Exercise material —
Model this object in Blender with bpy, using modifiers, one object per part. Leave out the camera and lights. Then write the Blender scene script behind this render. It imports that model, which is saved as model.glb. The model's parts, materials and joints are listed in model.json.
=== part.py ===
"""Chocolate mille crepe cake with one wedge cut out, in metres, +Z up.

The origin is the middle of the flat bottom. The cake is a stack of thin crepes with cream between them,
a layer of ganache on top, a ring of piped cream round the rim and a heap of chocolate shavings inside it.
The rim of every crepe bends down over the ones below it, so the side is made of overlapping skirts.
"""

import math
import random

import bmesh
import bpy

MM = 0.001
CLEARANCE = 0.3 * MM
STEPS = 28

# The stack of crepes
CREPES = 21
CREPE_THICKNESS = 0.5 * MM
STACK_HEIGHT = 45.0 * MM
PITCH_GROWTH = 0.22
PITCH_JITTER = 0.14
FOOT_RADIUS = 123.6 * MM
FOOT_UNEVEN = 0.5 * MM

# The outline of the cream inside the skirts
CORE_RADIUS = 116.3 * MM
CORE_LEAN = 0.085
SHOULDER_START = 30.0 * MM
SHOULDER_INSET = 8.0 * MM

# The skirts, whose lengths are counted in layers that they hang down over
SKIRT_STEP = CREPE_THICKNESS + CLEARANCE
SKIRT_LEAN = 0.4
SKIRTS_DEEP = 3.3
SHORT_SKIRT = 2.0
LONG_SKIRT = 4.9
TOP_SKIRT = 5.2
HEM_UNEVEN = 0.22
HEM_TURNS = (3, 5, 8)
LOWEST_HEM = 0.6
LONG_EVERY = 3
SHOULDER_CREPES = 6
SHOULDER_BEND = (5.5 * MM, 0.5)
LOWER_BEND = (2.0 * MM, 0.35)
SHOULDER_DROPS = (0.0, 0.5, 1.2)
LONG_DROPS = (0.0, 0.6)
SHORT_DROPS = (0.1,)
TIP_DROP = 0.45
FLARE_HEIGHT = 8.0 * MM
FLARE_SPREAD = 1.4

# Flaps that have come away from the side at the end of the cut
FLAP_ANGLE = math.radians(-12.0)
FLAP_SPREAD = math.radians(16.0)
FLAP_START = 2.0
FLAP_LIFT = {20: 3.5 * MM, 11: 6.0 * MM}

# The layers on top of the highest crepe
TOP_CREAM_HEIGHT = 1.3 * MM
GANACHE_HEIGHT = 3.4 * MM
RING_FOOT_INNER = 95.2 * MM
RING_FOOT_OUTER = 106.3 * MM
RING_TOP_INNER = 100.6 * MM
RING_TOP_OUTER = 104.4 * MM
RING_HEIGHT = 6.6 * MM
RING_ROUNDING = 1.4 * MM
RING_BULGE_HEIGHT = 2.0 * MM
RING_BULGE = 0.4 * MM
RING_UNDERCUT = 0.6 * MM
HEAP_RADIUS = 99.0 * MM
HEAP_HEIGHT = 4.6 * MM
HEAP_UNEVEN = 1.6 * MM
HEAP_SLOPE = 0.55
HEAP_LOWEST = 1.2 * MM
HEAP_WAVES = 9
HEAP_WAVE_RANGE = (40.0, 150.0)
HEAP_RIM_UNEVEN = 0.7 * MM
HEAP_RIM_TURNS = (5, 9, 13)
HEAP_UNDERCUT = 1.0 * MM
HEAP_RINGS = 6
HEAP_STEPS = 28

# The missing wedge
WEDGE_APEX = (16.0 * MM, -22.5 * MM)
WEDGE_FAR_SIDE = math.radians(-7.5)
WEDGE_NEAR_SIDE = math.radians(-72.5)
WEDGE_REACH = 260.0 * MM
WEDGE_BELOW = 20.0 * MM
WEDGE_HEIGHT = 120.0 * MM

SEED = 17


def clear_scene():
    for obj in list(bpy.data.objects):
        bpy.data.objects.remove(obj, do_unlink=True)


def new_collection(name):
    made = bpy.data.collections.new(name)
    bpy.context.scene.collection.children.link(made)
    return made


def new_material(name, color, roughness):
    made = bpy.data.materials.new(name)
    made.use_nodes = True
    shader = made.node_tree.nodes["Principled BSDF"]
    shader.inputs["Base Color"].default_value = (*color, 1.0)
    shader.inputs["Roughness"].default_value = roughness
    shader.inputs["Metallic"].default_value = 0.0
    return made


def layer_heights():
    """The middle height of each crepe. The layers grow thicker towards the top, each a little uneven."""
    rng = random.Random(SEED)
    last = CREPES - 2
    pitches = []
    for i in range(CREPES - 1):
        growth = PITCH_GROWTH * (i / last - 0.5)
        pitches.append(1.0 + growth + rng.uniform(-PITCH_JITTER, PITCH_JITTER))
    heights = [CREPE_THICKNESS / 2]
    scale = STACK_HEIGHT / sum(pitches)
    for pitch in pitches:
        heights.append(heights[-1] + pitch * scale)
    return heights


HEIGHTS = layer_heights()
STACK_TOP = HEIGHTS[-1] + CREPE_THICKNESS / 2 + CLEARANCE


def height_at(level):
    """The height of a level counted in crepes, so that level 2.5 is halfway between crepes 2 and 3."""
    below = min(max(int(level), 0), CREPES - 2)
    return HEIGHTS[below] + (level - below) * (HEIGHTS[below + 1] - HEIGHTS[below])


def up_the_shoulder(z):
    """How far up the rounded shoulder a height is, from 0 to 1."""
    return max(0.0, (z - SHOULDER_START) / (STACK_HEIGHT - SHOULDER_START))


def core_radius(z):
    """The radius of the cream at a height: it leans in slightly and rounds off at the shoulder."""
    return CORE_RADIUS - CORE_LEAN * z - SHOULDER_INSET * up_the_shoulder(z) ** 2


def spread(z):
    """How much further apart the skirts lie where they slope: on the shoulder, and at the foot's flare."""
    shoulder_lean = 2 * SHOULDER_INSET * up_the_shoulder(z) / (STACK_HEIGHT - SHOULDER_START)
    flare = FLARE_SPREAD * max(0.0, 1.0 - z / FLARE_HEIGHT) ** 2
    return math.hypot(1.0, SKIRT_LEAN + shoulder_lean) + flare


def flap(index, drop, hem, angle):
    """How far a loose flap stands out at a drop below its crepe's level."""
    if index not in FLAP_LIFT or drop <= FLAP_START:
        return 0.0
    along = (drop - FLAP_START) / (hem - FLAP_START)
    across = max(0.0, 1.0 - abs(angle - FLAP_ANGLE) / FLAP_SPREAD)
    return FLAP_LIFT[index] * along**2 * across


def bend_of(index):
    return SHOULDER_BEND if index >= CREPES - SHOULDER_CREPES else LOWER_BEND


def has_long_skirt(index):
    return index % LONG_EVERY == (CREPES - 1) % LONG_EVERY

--

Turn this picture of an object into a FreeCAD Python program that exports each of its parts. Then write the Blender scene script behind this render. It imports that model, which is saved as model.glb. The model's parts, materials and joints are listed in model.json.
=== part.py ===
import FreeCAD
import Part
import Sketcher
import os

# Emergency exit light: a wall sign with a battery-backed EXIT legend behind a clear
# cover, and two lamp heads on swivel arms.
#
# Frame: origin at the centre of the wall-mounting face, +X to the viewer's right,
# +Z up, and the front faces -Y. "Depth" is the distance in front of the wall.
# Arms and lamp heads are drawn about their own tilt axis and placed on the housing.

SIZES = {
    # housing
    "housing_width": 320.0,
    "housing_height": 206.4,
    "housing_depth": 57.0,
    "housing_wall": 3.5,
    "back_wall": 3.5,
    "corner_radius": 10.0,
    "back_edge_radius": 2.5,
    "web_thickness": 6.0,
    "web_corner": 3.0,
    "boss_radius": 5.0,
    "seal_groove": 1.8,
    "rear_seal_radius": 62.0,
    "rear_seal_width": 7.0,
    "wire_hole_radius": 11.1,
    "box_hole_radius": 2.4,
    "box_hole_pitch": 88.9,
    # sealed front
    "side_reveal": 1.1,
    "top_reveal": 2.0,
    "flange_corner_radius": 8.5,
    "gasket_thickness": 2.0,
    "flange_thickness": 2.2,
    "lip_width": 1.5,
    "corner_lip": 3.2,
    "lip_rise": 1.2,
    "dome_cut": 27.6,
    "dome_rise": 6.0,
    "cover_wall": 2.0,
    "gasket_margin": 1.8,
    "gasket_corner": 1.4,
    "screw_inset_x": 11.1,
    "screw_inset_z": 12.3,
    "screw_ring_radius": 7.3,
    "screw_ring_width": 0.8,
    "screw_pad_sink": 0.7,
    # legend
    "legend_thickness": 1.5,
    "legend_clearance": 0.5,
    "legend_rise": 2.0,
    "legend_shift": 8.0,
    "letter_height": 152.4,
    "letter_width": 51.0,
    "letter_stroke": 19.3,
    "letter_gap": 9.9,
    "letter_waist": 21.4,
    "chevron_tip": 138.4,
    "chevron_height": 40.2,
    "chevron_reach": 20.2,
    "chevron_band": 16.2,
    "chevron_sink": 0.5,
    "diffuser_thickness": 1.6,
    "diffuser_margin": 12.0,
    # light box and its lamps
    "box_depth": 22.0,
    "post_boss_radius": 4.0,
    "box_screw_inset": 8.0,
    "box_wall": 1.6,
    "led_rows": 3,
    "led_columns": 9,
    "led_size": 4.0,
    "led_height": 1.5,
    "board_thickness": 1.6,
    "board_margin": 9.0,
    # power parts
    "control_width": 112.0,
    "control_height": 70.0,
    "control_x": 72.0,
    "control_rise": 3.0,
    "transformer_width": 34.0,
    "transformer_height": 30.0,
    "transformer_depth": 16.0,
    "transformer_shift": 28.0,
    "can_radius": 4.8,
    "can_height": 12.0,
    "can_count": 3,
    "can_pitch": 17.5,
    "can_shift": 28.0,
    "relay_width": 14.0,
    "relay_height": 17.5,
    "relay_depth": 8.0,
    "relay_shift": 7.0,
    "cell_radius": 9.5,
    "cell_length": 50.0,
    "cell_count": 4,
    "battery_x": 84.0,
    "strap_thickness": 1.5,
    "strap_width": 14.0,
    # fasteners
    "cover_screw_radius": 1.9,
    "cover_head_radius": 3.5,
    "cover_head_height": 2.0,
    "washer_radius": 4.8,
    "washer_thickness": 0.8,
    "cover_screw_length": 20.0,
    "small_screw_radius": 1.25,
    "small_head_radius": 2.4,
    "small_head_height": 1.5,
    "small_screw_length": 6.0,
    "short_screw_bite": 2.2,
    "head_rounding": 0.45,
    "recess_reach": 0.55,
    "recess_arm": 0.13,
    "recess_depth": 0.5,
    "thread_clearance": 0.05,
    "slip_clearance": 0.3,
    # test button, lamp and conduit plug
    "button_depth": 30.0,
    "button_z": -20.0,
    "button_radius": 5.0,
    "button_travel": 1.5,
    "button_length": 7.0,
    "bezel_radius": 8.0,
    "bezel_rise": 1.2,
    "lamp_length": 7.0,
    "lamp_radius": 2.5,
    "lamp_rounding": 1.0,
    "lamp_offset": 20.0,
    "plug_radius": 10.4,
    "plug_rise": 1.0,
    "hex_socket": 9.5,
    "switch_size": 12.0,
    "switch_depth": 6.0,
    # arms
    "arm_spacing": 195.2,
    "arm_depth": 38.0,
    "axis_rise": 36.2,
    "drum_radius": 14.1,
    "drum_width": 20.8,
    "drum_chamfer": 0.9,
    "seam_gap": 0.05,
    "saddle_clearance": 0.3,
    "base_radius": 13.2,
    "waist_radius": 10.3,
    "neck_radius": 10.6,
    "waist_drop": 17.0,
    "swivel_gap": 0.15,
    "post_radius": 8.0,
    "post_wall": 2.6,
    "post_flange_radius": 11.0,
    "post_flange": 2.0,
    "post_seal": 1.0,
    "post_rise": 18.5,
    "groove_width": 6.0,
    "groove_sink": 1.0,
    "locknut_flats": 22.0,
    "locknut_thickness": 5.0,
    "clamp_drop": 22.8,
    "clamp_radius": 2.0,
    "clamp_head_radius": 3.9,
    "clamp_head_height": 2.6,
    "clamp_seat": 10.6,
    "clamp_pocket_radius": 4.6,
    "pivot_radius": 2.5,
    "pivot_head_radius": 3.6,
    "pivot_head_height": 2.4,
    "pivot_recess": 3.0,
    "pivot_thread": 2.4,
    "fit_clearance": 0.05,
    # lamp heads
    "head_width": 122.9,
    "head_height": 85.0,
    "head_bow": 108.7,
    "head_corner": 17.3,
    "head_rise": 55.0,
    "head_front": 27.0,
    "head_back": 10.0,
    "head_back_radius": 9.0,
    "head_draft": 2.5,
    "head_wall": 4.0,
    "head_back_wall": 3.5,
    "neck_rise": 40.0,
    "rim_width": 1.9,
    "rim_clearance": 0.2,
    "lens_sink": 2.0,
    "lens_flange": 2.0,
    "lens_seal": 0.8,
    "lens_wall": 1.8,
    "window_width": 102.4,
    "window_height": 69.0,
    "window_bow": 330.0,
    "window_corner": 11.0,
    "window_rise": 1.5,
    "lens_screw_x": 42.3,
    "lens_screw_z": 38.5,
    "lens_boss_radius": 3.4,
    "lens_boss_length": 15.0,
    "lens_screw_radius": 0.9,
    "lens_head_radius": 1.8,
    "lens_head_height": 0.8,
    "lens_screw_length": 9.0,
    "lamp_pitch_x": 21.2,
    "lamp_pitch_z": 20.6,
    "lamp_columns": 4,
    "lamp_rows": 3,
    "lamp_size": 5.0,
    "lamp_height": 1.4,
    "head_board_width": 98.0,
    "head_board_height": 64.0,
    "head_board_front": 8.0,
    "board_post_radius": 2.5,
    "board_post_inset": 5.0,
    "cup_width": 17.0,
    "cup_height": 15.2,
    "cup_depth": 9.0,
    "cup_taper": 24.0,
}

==

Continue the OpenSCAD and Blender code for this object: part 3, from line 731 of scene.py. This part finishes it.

What to work on — Transcribe each line of the data above, unaltered, from the one where "Turn this picture" appears to the one where "# Arms and lamp" appears, inclusive of both.

Solution to this exercise —
Turn this picture of an object into a FreeCAD Python program that exports each of its parts. Then write the Blender scene script behind this render. It imports that model, which is saved as model.glb. The model's parts, materials and joints are listed in model.json.
=== part.py ===
import FreeCAD
import Part
import Sketcher
import os

# Emergency exit light: a wall sign with a battery-backed EXIT legend behind a clear
# cover, and two lamp heads on swivel arms.
#
# Frame: origin at the centre of the wall-mounting face, +X to the viewer's right,
# +Z up, and the front faces -Y. "Depth" is the distance in front of the wall.
# Arms and lamp heads are drawn about their own tilt axis and placed on the housing.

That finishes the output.